The Loft Club is a Grade II listed building in the Bath and North East Somerset local planning authority area, England. First listed on 5 August 1975. Social club, public house.

The Loft Club

WRENN ID
muffled-chimney-foxglove
Grade
II
Local Planning Authority
Bath and North East Somerset
Country
England
Date first listed
5 August 1975
Type
Social club, public house
Source
Historic England listing

Description

656-1/40/1464 05/08/75

SAW CLOSE (East side) The Loft Club (Formerly Listed as: SAW CLOSE Zetters Social Club. The Regency Public House)

GV II

Social club, formerly The Regency Public House. Possibly c1670. MATERIALS: Rubble with ashlar dressings, flat roof, surface not visible.
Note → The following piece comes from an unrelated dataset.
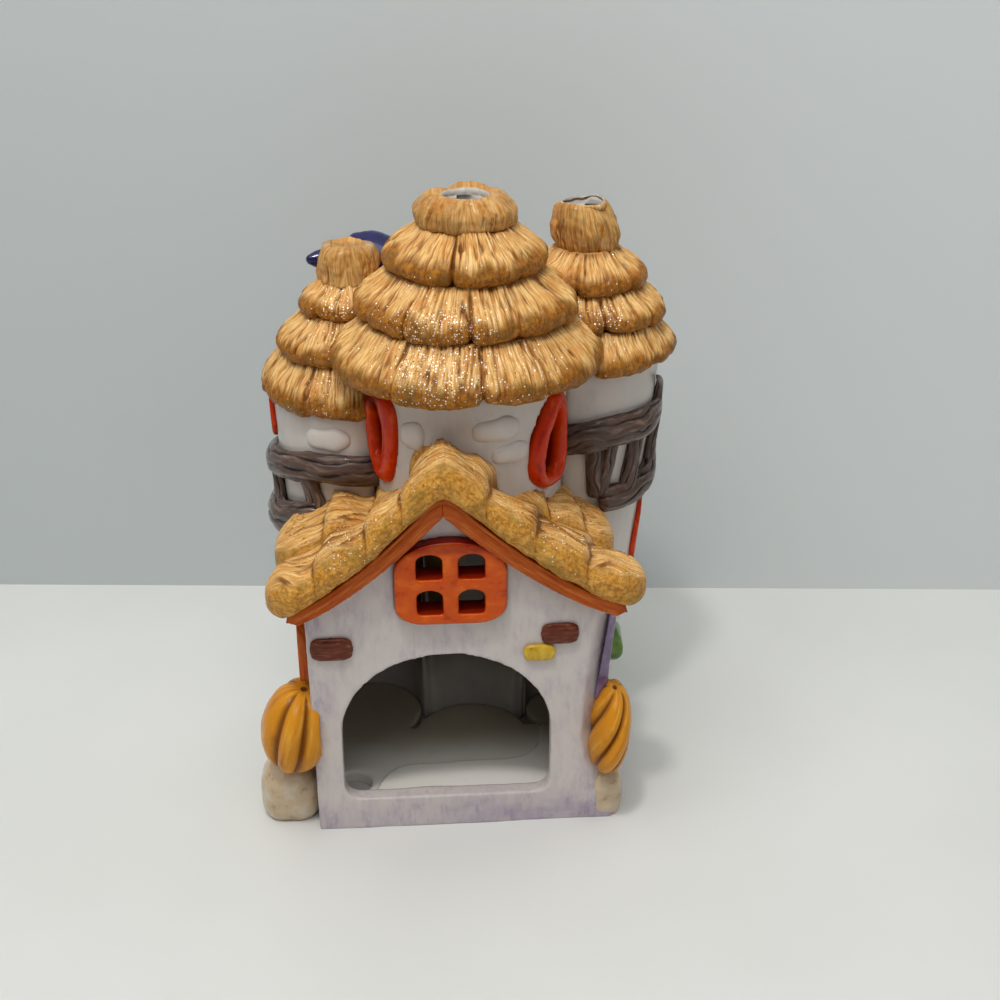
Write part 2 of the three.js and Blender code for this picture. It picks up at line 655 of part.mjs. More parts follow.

EXTERIOR: Three storeys. One window front facing west to Saw Close and three window north-facing front adjoining Gala Bingo Club (q.v.) with which this building was formerly associated. All windows are four-pane plate glass sashes: set in raised plat painted stone surrounds on west front, and in painted moulded architraves to north. Ground floor has former late Victorian pub frontages, with fluted wood Corinthian pilasters carrying a full entablature, architrave and frieze broken forward above each pilaster; west front has a large central glazed panel above panelled stall-riser in centre, with panelled door and transom light to right, and former door and transom light to left, divided by six pilasters. North return elevation has a large window between pilasters over a panelled stall-board; to left is a panelled door and transom light; small inserted window in between; entire ground floor has been painted. Upper floors are less extensively altered, and suggest early domestic origins of this building. Weathered drip courses run all round above each level of window heads, with further string course under the ashlar blocking course; rendered parapet to west front, iron railings to northern return. INTERIOR: Much altered. HISTORY: This large house stood in the north-west part of the walled city, close to the Timber Close. It has been identified with a house known from the 1670s as the Pound House: Gilmore's map of 1694 identifies it as a cockpit. The area thus has a long continuous history as a place of entertainment. It was subsequently absorbed by the neighbouring theatre to form a Late Victorian group devoted to popular entertainment. SOURCES: M. Chapman & E. Holland, `The Development of the Saw Close from the Middle Ages', Bath History VIII (2000), 61.